The Democrats' presumptive presidential nominee voiced outrage over the latest addition.
"As I have consistently said, I believe that President Obama acted well within his constitutional and legal authority in issuing the DAPA and DACA executive actions," Hillary Clinton said in a statement. "These are our friends and family members; neighbors and classmates; DREAMers and parents of Americans and lawful permanent residents. They enrich our communities and contribute to our economy every day. We should be doing everything possible under the law to provide them relief from the specter of deportation."
Mexican immigrants already smarting from the rhetoric of the Republicans' presumptive presidential candidate, will feel the sting of this deadlock most. Donald Trump launched his campaign with a speech ranting that Mexico sends its rapists and murderers to the United States; he has called for Mexico to pay for a border wall; and he recently said U.S. District Judge Gonzalo Curiel cannot oversee litigation involving Trump University without bias because he's Mexican.
Clinton voiced sympathy for this group in her statement today, calling the Supreme Court's decision "a stark reminder of the harm Donald Trump would do to our families, our communities, and our country."
"Trump has pledged to repeal President Obama's executive actions on his first day in office," Clinton said. "He has called Mexican immigrants 'rapists' and 'murderers.' He has called for creating a deportation force to tear 11 million people away from their families and their homes."
Clinton said DAPA and DACA are valid on the merits, and that she will uphold them as president.
The former secretary of state capped off her remarks with a vow to "introduce comprehensive immigration reform with a path to citizenship within [her] first 100 days."
Today's deadlock tracks an April 18 hearing in which the justices seemed ideologically at odds.
Chief Justice John Roberts and Justice Samuel Alito said at the hearing they were that concerned language in the president's executive order would make recipients of Obama's program - Deferred Action for Parents of Americans - lawfully present during the period of deferred deportation.
The justices voiced puzzlement at how a person can be simultaneously lawfully present and in violation of U.S. immigration law.
The court's typical swing vote, Justice Anthony Kennedy, also had doubts at the hearing about whether Obama had violated the U.S. Constitution by acting without Congress.
"What we're doing is defining the limits of discretion. And it seems to me that that is a legislative, not an executive act," Kennedy said.
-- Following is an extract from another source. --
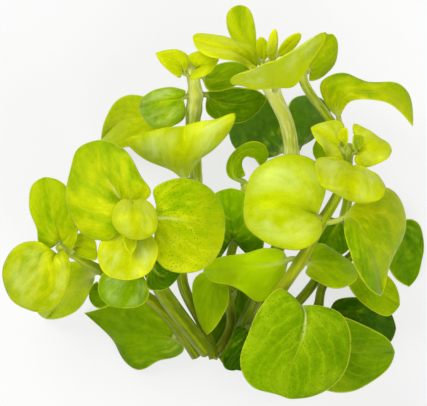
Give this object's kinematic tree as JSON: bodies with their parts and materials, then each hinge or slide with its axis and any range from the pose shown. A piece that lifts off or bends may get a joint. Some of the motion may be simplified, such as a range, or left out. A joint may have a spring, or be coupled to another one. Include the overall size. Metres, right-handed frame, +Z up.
{
  "type": "creeping jenny",
  "caption": "Loose cut tuft of golden creeping jenny with round leaves in pairs on soft stems, lying on its back on a surface.",
  "frame": {"origin": "on the surface that the tuft lies on, under the middle of its box", "axes": "+X to the tuft's right, +Y from the cut ends to the leafy tops, +Z up from the surface"},
  "size_m": [0.0862, 0.0783, 0.0499],
  "materials": {
    "stem": "smooth satin, yellow-green",
    "young_leaf": "satin, bright yellow-green",
    "leaf": "satin, fresh green",
    "old_leaf": "satin, dark green",
    "bud": "satin, pale yellow-green"
  },
  "bodies": {
    "root": {"bud_a_pale": "bud", "bud_a_point": "bud", "bud_a_round": "bud", "bud_d_far": "bud", "bud_d_near": "bud", "bud_f": "bud", "leaf_a_back_left": "old_leaf", "leaf_a_back_right": "old_leaf", "leaf_a_boat": "young_leaf", "leaf_a_left": "young_leaf", "leaf_a_top": "young_leaf", "leaf_b_back": "old_leaf", "leaf_b_drape": "leaf", "leaf_b_low": "old_leaf", "leaf_b_tip": "leaf", "leaf_d_arch": "young_leaf", "leaf_d_behind": "leaf", "leaf_d_bright": "leaf", "leaf_d_drape": "leaf", "leaf_d_foot": "leaf", "leaf_d_left": "young_leaf", "leaf_d_low": "leaf", "leaf_d_right": "young_leaf", "leaf_d_round": "young_leaf", "leaf_f_bottom": "young_leaf", "leaf_f_left": "young_leaf", "leaf_f_right": "young_leaf", "leaf_f_side": "old_leaf", "leaf_f_top": "young_leaf", "leaf_f_under": "old_leaf", "leaf_g_back": "leaf", "leaf_g_behind": "leaf", "leaf_g_foot": "leaf", "leaf_g_round": "young_leaf", "leaf_g_small": "leaf", "leaf_g_up": "young_leaf", "leaf_h_bent": "leaf", "leaf_h_dark": "old_leaf", "leaf_h_far": "leaf", "leaf_h_front": "young_leaf", "leaf_h_olive": "leaf", "leaf_h_tip_left": "young_leaf", "leaf_h_tip_right": "young_leaf", "leaf_m_dark": "old_leaf", "leaf_m_far": "old_leaf", "leaf_m_low": "leaf", "leaf_n_back": "old_leaf", "leaf_n_curl": "leaf", "leaf_n_hang": "leaf", "leaf_n_low": "old_leaf", "leaf_n_middle": "old_leaf", "stem_a": "stem", "stem_b": "stem", "stem_d": "stem", "stem_f": "stem", "stem_g": "stem", "stem_h": "stem", "stem_m": "stem", "stem_n": "stem"}
  },
  "joints": []
}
Justices Ruth Bader Ginsburg and Sonia Sotomayor, who are seen as part of the court's liberal bloc, seemed sympathetic to Obama's policies, seizing on U.S. Solicitor General Donald Verrilli's point that the United States has the resources to deport only 400,000 immigrants per year.
Since Scalia was expected to vote against the programs, University of California-Davis law professor Gabriel "Jack" Chin noted that the justice's absence likely did not affect today's outcome.
The tie creates the same effect as if Scalia cast the deciding vote in a 5-4 defeat of Obama's policies.
Clinton added her voice to the chorus of those exasperated with GOP obstructionism in Washington.
"In addition to throwing millions of families across our country into a state of uncertainty, this decision reminds us how much damage Senate Republicans are doing by refusing to consider President Obama's nominee to fill the vacancy on the Supreme Court," Clinton said. "Our families and our country need and deserve a full bench, and Senate Republicans need to stop playing political games with our democracy and give Judge Merrick Garland a fair hearing and vote."
Obama nominated Garland to replace Scalia back in March, but the D.C. Circuit chief judge is approaching 100 days without a confirmation hearing.
Leading Senate Republicans have vowed to deny Garland a hearing under the principle that an election year is too chaotic for such sensitive work.
In court filings with the Supreme Court, the government said the programs are built on the idea of "deferred action" that presidents have used in more than 20 immigration policies since 1960.
Texas argued in its Supreme Court brief that Obama's programs illegally change the legal status of the millions of immigrants who could qualify.
"DAPA's granting of lawful presence pushes the concept of deferred action far beyond what this court has recognized," Texas Solicitor General Scott Keller wrote, going on to cite precedent from the Supreme Court's 1999 ruling in Reno v. American-Arab Anti-Discrimination.
"'[D]eferred action' is merely the 'discretion to abandon' the 'initiation or prosecution of various stages in the deportation process,'" Keller said. "But a decision not to initiate enforcement action cannot transform unlawful conduct into lawful conduct."
Judge Hanen's injunction on Feb. 16, 2015, blocked U.S. Citizenship and Immigration Services from taking applications for expanded DACA and DAPA in February and May 2015 as scheduled.
The Fifth Circuit twice upheld the injunctions, agreeing with Texas that it has standing because it will bear the cost of issuing driver's licenses to qualifying immigrants and that Obama violated the Administrative Procedure Act by not following its notice-and-comment process for new rules.
Obama said he has faith that Congress will eventually pass immigration reform and provide a path to citizenship for undocumented immigrants who want to "get right with the law."
"I promise you this, though — sooner or later, immigration reform will get done," Obama said. "Congress is not going to be able to ignore America forever. It's not a matter of if, it's a matter of when. And I can say that with confidence because we've seen our history. We get these spasms of politics around immigration and fear-mongering, and then our traditions and our history and our better impulses kick in. That's how we all ended up here. Because I guarantee you, at some point, every one of us has somebody in our background who people didn't want coming here, and yet here we are."